» **Your objective**
Quote all of the data below exactly, please.

» **Data lines**

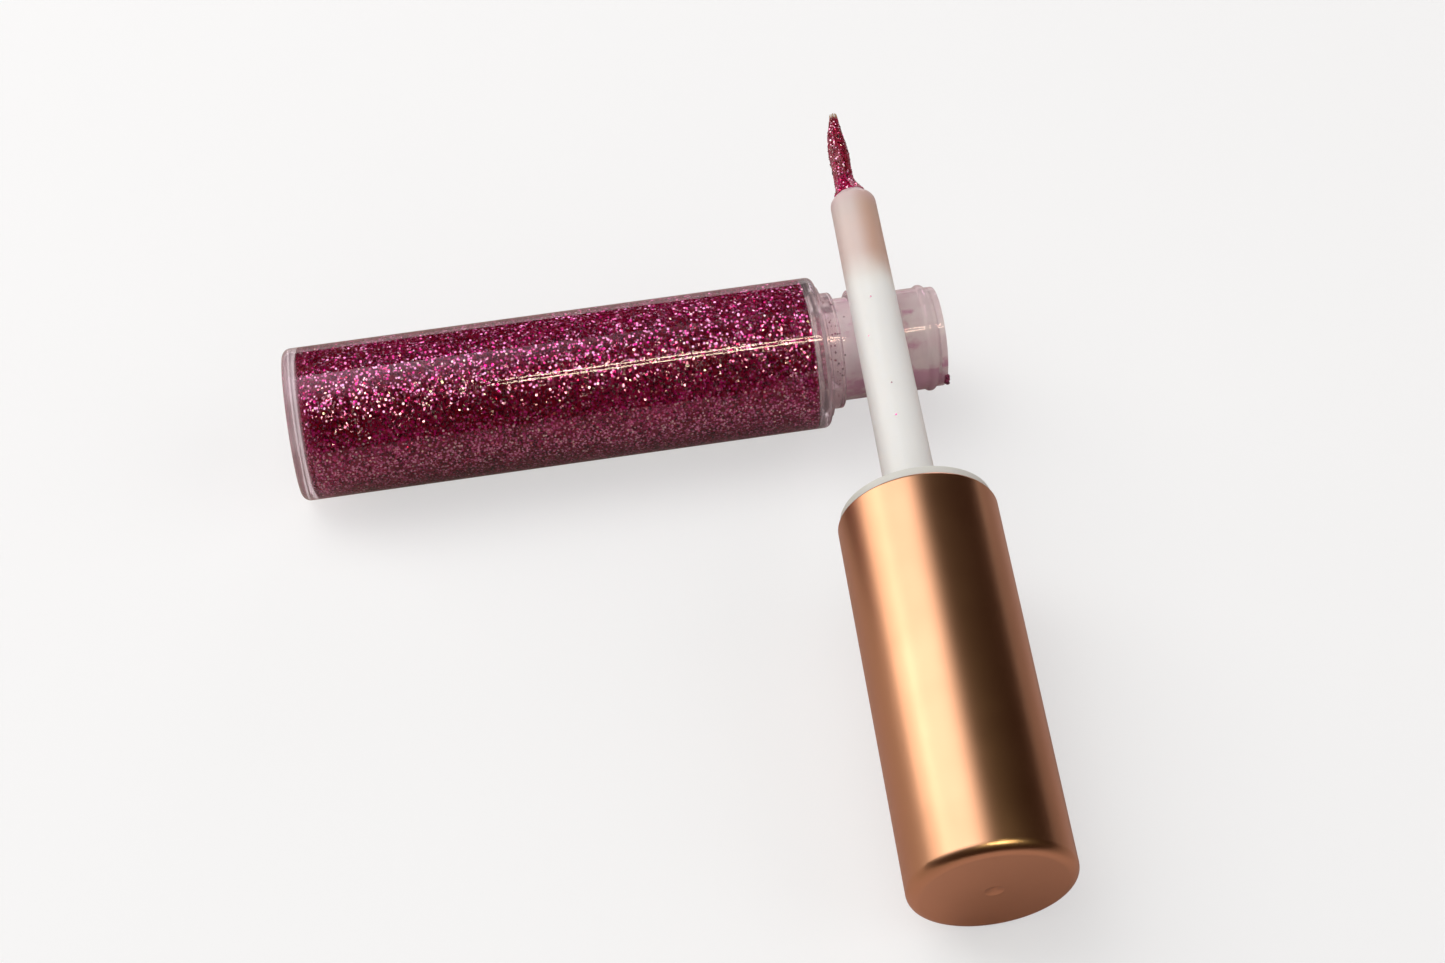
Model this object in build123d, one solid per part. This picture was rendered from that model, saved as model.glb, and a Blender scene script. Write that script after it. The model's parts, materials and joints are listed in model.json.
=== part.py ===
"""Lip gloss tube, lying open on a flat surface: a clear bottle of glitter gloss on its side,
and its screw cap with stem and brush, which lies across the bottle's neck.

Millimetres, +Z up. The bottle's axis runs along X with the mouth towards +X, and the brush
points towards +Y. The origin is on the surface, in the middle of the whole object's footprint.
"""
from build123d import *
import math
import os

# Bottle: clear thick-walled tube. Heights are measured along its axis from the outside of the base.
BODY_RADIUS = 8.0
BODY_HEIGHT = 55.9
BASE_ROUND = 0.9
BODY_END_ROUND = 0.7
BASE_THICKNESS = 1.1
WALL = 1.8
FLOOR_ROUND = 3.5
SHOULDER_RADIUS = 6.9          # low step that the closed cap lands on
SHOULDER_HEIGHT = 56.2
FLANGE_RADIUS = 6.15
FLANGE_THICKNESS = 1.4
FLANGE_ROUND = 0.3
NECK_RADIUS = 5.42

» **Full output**
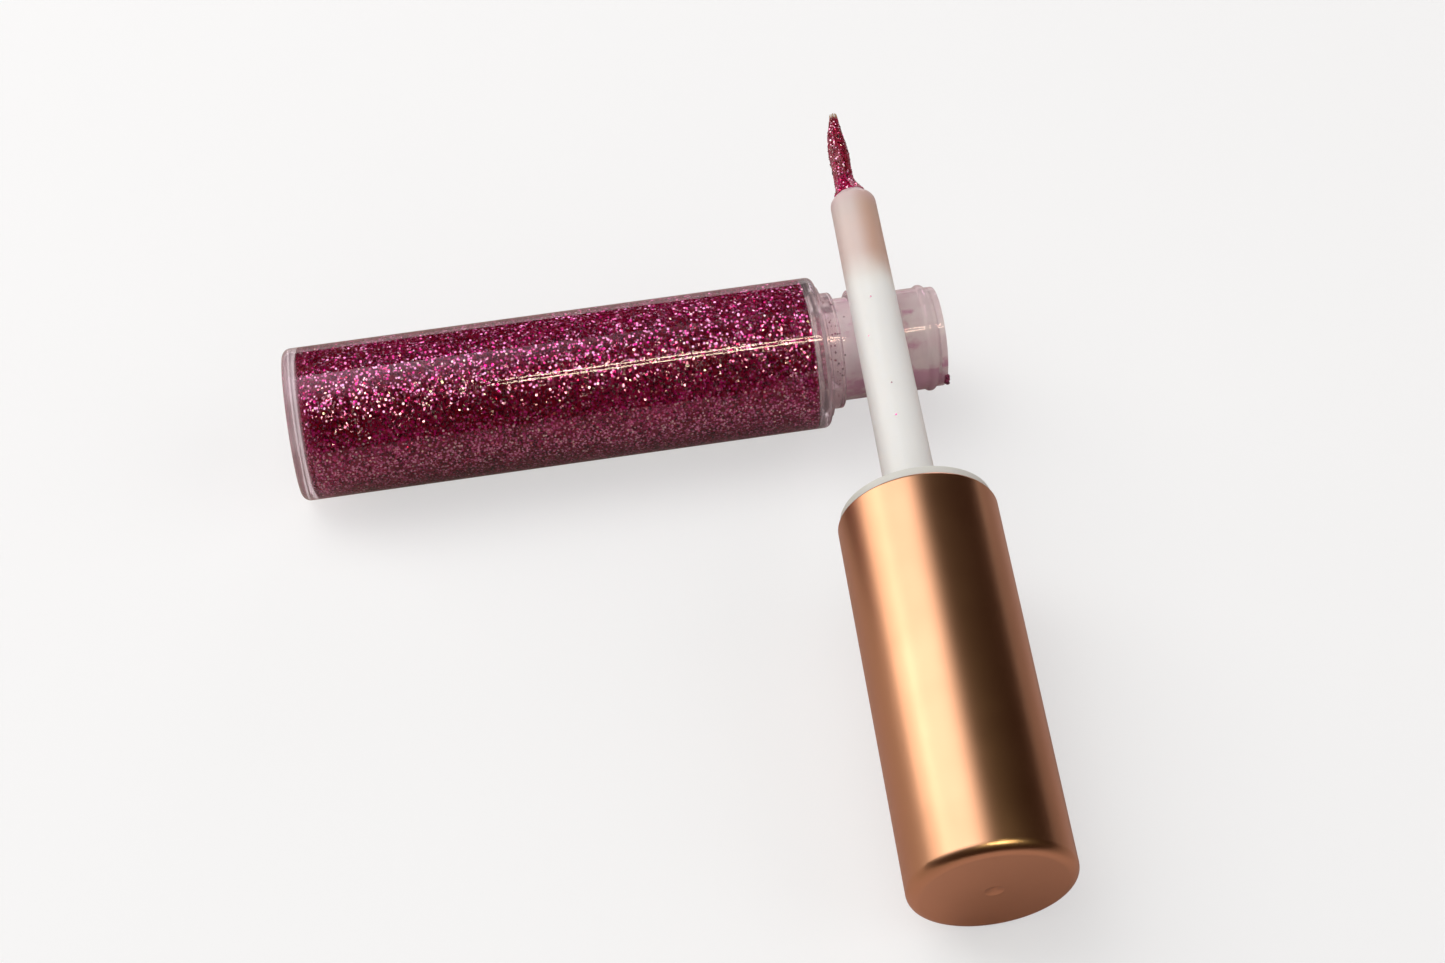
Model this object in build123d, one solid per part. This picture was rendered from that model, saved as model.glb, and a Blender scene script. Write that script after it. The model's parts, materials and joints are listed in model.json.
=== part.py ===
"""Lip gloss tube, lying open on a flat surface: a clear bottle of glitter gloss on its side,
and its screw cap with stem and brush, which lies across the bottle's neck.

Millimetres, +Z up. The bottle's axis runs along X with the mouth towards +X, and the brush
points towards +Y. The origin is on the surface, in the middle of the whole object's footprint.
"""
from build123d import *
import math
import os

# Bottle: clear thick-walled tube. Heights are measured along its axis from the outside of the base.
BODY_RADIUS = 8.0
BODY_HEIGHT = 55.9
BASE_ROUND = 0.9
BODY_END_ROUND = 0.7
BASE_THICKNESS = 1.1
WALL = 1.8
FLOOR_ROUND = 3.5
SHOULDER_RADIUS = 6.9          # low step that the closed cap lands on
SHOULDER_HEIGHT = 56.2
FLANGE_RADIUS = 6.15
FLANGE_THICKNESS = 1.4
FLANGE_ROUND = 0.3
NECK_RADIUS = 5.42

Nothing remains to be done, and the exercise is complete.